- DATA SHOWN -

★ ★ ★ ★

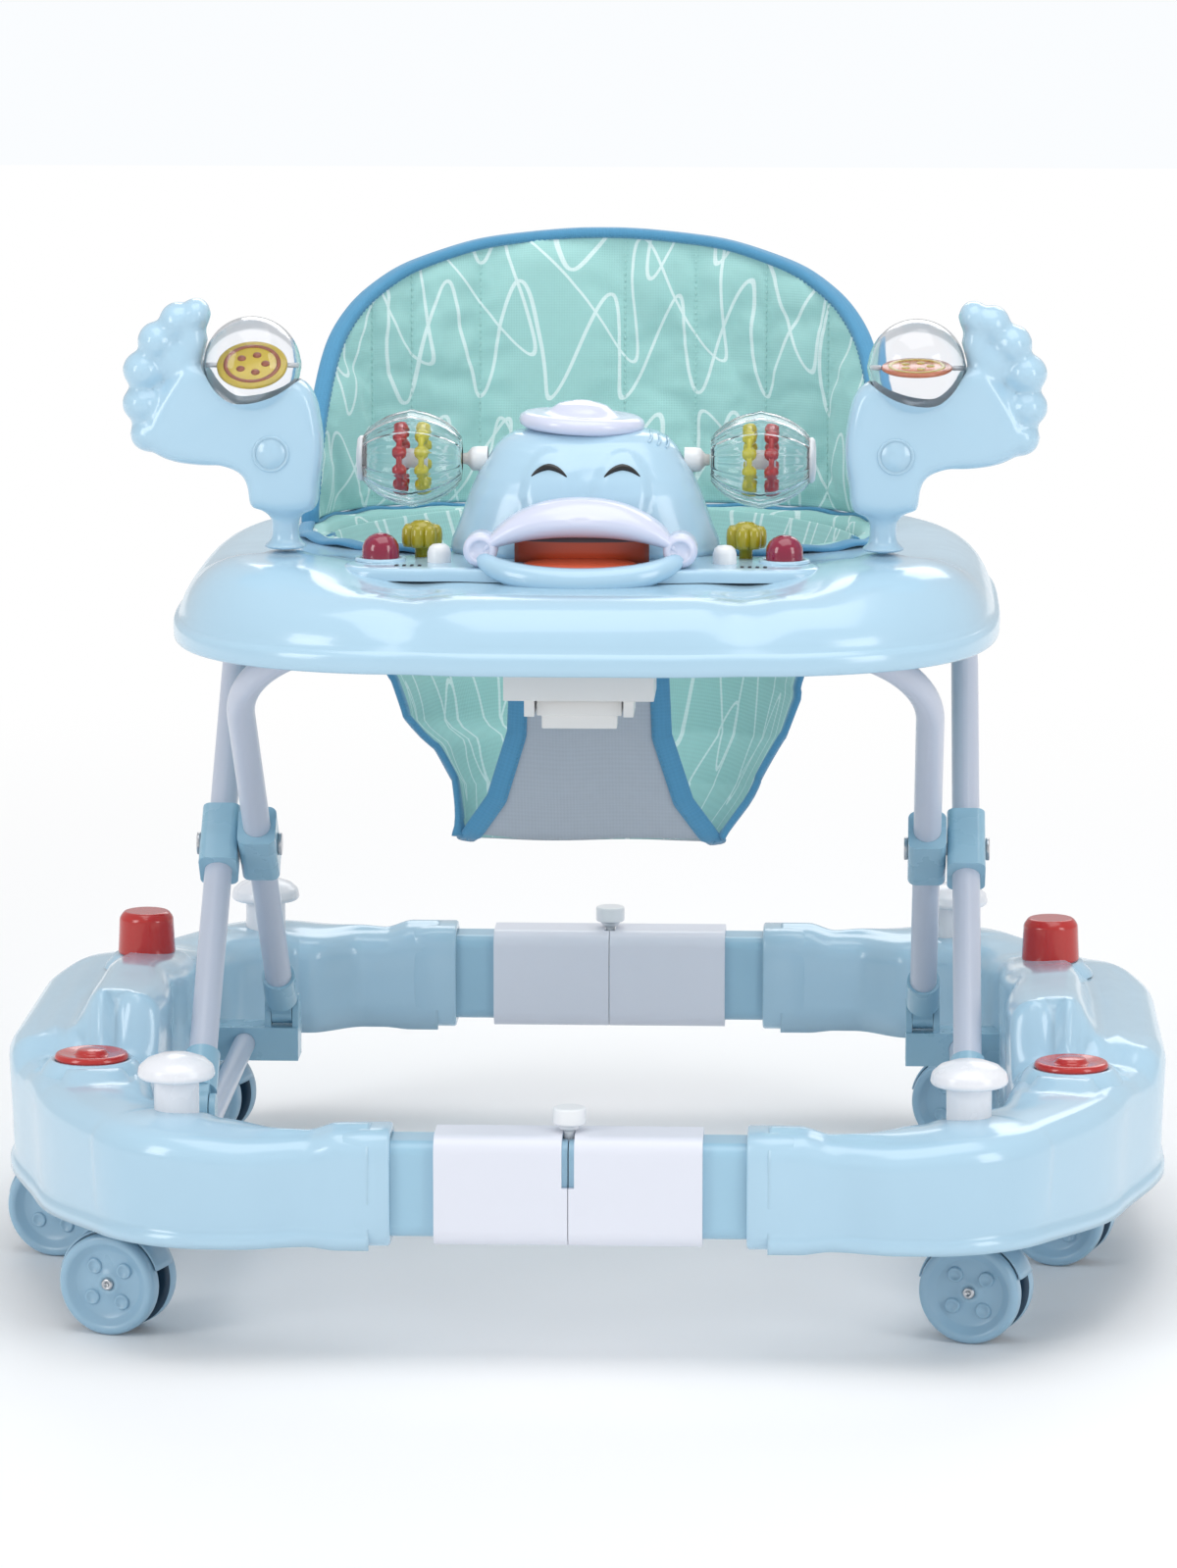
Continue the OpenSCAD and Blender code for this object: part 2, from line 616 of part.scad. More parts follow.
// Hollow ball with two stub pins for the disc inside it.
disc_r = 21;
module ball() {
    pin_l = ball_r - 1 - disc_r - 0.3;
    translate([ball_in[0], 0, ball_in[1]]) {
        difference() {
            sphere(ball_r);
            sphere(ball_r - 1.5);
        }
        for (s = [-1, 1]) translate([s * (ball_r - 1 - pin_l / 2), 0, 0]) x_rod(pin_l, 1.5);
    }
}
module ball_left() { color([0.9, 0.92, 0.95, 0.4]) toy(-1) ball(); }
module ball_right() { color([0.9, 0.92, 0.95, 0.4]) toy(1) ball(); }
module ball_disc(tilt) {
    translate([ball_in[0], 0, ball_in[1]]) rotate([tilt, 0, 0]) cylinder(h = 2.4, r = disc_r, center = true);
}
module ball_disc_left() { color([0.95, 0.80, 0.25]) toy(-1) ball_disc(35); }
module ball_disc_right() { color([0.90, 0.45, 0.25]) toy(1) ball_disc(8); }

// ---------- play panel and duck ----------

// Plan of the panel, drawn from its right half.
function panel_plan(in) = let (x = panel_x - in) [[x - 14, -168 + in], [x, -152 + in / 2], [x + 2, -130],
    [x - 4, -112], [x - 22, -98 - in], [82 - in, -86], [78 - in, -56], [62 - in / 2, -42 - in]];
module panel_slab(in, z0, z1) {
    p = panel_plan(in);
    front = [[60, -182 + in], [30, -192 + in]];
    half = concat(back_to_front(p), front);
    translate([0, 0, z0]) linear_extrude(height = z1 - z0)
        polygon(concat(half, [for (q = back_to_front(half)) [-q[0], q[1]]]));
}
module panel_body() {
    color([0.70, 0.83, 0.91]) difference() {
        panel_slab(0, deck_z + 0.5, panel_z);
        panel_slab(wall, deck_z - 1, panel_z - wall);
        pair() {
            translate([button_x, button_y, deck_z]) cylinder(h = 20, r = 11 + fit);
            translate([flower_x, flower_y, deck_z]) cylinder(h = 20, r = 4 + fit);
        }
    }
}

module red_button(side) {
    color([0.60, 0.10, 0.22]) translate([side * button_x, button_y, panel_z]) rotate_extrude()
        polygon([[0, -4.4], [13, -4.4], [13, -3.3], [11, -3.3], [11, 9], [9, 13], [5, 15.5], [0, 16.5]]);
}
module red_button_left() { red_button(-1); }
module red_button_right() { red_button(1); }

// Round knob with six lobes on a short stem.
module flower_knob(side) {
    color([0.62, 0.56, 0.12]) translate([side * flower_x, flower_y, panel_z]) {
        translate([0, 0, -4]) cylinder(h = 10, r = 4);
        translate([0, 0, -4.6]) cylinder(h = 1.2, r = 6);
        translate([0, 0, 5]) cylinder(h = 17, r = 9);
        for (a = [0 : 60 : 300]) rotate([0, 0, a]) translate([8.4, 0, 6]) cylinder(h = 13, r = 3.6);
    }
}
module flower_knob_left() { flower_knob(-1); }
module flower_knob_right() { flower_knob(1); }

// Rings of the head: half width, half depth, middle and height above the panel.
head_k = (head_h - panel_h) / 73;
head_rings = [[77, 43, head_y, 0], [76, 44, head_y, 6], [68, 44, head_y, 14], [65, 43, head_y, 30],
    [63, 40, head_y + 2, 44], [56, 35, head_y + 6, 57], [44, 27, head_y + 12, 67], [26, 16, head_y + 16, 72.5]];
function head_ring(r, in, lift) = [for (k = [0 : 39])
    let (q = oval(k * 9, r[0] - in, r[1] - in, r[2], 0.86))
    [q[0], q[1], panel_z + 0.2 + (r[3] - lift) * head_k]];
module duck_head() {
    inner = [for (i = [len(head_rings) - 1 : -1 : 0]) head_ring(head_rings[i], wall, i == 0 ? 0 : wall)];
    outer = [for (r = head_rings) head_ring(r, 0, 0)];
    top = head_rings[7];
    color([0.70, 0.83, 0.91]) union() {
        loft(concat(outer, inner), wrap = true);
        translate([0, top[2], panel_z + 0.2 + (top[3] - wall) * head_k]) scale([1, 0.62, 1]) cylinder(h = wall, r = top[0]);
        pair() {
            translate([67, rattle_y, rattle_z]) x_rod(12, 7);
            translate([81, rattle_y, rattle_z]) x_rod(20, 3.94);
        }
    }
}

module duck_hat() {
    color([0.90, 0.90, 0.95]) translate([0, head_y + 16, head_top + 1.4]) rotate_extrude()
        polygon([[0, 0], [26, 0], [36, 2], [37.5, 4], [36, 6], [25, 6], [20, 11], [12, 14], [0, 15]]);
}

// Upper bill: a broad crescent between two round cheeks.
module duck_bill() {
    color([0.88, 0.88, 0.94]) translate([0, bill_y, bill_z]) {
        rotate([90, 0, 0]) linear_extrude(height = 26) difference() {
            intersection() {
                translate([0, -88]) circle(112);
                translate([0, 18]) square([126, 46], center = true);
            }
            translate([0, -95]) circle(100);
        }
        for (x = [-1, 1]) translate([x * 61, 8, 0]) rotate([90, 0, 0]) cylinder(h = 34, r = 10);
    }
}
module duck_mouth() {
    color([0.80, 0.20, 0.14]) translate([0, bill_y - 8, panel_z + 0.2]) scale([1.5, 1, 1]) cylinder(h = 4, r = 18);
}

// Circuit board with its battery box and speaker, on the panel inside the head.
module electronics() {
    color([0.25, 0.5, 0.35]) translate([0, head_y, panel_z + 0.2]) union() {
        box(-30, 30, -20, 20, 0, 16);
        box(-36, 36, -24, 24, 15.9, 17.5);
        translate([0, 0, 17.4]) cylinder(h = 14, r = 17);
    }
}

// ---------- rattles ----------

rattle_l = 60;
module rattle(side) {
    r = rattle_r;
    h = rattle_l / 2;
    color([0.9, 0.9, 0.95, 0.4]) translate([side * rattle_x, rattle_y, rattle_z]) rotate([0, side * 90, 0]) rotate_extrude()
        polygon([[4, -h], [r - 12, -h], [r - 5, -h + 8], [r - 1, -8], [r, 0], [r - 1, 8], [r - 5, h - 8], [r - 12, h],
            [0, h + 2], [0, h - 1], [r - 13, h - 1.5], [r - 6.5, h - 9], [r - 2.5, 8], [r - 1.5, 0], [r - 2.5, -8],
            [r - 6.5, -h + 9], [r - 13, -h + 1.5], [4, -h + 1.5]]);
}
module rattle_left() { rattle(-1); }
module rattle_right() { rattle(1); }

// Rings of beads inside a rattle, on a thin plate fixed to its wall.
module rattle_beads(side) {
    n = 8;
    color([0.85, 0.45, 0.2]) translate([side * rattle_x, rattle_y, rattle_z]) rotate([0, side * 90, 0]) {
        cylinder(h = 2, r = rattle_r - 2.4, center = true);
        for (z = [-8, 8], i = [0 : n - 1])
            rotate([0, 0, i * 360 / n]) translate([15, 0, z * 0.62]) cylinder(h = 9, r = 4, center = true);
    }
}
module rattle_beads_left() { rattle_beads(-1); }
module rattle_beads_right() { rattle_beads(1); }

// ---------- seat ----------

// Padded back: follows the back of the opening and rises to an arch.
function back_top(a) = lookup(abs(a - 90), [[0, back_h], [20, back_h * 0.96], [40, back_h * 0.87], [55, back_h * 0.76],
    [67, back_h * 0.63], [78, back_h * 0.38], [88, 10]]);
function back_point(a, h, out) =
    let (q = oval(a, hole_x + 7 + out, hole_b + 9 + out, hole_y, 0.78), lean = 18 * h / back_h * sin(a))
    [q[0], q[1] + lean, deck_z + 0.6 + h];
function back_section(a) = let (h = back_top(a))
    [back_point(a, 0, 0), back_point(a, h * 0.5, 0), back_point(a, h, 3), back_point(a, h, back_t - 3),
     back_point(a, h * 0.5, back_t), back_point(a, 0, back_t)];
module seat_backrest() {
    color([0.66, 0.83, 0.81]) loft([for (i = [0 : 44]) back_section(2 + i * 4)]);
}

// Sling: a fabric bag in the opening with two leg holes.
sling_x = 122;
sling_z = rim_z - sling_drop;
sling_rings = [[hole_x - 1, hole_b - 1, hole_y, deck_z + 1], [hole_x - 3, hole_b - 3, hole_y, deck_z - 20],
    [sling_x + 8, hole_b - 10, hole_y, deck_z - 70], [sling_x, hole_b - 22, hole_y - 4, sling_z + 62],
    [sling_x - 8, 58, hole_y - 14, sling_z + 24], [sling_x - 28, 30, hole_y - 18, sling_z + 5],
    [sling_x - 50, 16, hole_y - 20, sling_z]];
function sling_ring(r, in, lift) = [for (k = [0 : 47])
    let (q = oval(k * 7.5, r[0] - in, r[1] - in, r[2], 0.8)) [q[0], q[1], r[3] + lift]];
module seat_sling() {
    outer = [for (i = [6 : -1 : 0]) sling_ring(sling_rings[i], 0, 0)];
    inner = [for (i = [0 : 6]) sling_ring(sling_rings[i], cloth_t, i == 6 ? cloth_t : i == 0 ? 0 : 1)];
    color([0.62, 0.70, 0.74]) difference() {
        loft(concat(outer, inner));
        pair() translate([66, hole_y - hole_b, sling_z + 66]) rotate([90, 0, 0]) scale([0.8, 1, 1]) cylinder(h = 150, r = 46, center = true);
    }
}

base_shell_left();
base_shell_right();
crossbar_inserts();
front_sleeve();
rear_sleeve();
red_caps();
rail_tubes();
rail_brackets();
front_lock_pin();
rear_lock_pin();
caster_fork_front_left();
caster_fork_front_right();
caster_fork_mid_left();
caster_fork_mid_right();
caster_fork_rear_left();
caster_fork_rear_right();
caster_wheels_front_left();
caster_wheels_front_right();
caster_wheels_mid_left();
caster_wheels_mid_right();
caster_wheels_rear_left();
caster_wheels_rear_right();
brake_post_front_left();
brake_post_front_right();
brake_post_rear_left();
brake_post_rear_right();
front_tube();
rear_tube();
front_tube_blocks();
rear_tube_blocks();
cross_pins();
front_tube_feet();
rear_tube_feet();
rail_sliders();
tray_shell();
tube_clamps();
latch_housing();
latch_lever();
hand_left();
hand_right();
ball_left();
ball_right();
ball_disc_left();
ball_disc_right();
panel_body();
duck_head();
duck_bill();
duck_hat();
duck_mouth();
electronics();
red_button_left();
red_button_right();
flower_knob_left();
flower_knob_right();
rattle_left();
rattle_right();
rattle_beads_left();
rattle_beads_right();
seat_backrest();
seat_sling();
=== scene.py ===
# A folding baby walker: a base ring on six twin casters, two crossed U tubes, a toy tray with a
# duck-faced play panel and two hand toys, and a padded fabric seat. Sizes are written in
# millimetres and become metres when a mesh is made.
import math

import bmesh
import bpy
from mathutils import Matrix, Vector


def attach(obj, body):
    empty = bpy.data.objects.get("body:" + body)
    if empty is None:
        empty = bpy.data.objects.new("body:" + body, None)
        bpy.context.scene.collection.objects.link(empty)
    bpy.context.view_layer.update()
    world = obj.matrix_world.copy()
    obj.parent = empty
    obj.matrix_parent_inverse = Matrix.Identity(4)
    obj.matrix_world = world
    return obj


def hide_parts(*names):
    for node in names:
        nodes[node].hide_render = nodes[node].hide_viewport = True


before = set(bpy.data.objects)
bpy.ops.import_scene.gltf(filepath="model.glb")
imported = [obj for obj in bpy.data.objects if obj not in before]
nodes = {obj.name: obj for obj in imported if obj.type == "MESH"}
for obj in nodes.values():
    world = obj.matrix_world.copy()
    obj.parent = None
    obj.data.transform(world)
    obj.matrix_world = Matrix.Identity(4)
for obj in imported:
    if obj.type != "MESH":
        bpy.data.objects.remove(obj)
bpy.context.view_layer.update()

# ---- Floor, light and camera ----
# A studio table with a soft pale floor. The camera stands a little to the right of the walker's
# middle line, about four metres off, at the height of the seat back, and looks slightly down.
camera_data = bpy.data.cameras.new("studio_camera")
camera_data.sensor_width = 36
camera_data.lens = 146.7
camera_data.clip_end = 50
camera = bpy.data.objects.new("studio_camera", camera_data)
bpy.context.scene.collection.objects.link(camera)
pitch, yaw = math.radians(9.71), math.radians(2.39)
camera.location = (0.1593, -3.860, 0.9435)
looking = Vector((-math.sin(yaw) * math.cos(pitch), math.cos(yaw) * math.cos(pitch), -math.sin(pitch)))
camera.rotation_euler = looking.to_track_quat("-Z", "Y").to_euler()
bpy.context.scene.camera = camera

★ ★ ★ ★

From the line with "rear_sleeve();" through the line with "for node in", repeat every line exactly, both ends included, and nothing outside that range.

- THE REPLY -
rear_sleeve();
red_caps();
rail_tubes();
rail_brackets();
front_lock_pin();
rear_lock_pin();
caster_fork_front_left();
caster_fork_front_right();
caster_fork_mid_left();
caster_fork_mid_right();
caster_fork_rear_left();
caster_fork_rear_right();
caster_wheels_front_left();
caster_wheels_front_right();
caster_wheels_mid_left();
caster_wheels_mid_right();
caster_wheels_rear_left();
caster_wheels_rear_right();
brake_post_front_left();
brake_post_front_right();
brake_post_rear_left();
brake_post_rear_right();
front_tube();
rear_tube();
front_tube_blocks();
rear_tube_blocks();
cross_pins();
front_tube_feet();
rear_tube_feet();
rail_sliders();
tray_shell();
tube_clamps();
latch_housing();
latch_lever();
hand_left();
hand_right();
ball_left();
ball_right();
ball_disc_left();
ball_disc_right();
panel_body();
duck_head();
duck_bill();
duck_hat();
duck_mouth();
electronics();
red_button_left();
red_button_right();
flower_knob_left();
flower_knob_right();
rattle_left();
rattle_right();
rattle_beads_left();
rattle_beads_right();
seat_backrest();
seat_sling();
=== scene.py ===
# A folding baby walker: a base ring on six twin casters, two crossed U tubes, a toy tray with a
# duck-faced play panel and two hand toys, and a padded fabric seat. Sizes are written in
# millimetres and become metres when a mesh is made.
import math

import bmesh
import bpy
from mathutils import Matrix, Vector


def attach(obj, body):
    empty = bpy.data.objects.get("body:" + body)
    if empty is None:
        empty = bpy.data.objects.new("body:" + body, None)
        bpy.context.scene.collection.objects.link(empty)
    bpy.context.view_layer.update()
    world = obj.matrix_world.copy()
    obj.parent = empty
    obj.matrix_parent_inverse = Matrix.Identity(4)
    obj.matrix_world = world
    return obj


def hide_parts(*names):
    for node in names:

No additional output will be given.